By Rob Christopher in Arts & Entertainment on Nov 9, 2009 5:20PM

2009_11_9truestories.jpg I'm stepping away from the Chicagoist "we" for a moment, because there's no way I can possibly be objective about True Stories. It's my favorite movie.

When I was about 13 we used to rent movies from King Soopers, the local supermarket. Jammed between the greeting cards and the candy aisle were two red metal shelves which held empty VHS cover boxes. While Mom did the shopping I would browse the tiny selection of cinematic offerings. One day I picked out a box that had a sharp-looking man in a tailored cowboy suit and sunglasses on the cover, reading an oversized tabloid. The back cover promised a joyous musical romp in the vein of Help! (which I loved) but set in Texas and featuring such characters as the Laziest Woman in the World and a voodoo shaman, struttin' his stuff while casting a love spell.

We got home and I popped it into the VCR. And it changed my life forever. It was the first time I realized that a movie could do more than just tell a story. Co-writer/director/narrator David Byrne does present a "plot" of sorts, centering around the small town of Virgil and its Celebration of Specialness honoring Texas' sesquicentennial. But as Byrne later wrote, "The story is just a trick to hold your attention. It opens the door and lets the real movie in."

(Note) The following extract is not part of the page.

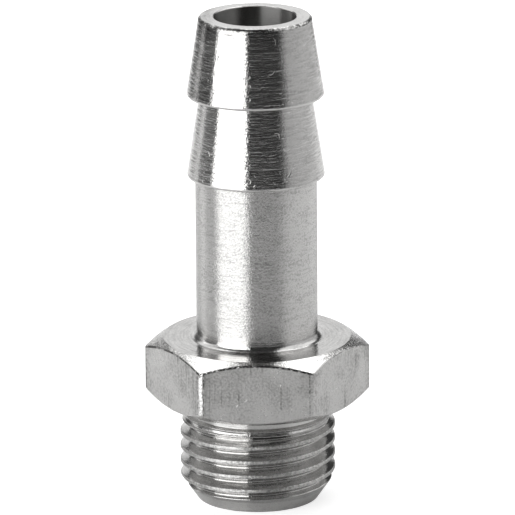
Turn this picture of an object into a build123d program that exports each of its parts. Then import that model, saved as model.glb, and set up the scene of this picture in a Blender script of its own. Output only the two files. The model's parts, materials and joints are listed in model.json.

The real movie is a bunch of vignettes, weird ideas, musical numbers, and observations about Reagan-era America inspired by Weekly World News articles. It's about shopping malls, highways, technology, conspiracy theories, religion, and even love. In other words, it captures 1986 like no other movie. The soundtrack includes songs performed both by Talking Heads and various actors in the film (the track "Radio Head" inspired a certain well-known band.) John Goodman even croons a country tune. In the wide open spaces of True Stories' Texas there's room for an avant-garde fashion show, a discussion of urban sprawl, a parade featuring 50 sets of identical twins, and a music video incorporating actual TV commercials.

The movie is beautifully photographed by Ed Lachman, who has worked with everyone from Werner Herzog to Todd Haynes and Steven Soderbergh. The only DVD available is an execrable pan & scan version that makes tomorrow night's screening that much more unmissable. If you're a fan of Slacker, Raising Arizona, Zizek!, or early Tim Burton, you should definitely check it out. As the poster's tagline says, it's a completely cool, multi-purpose movie.

True Stories screens Tuesday night, 7pm at Doc Films, The University of Chicago, 1212 E. 59th St.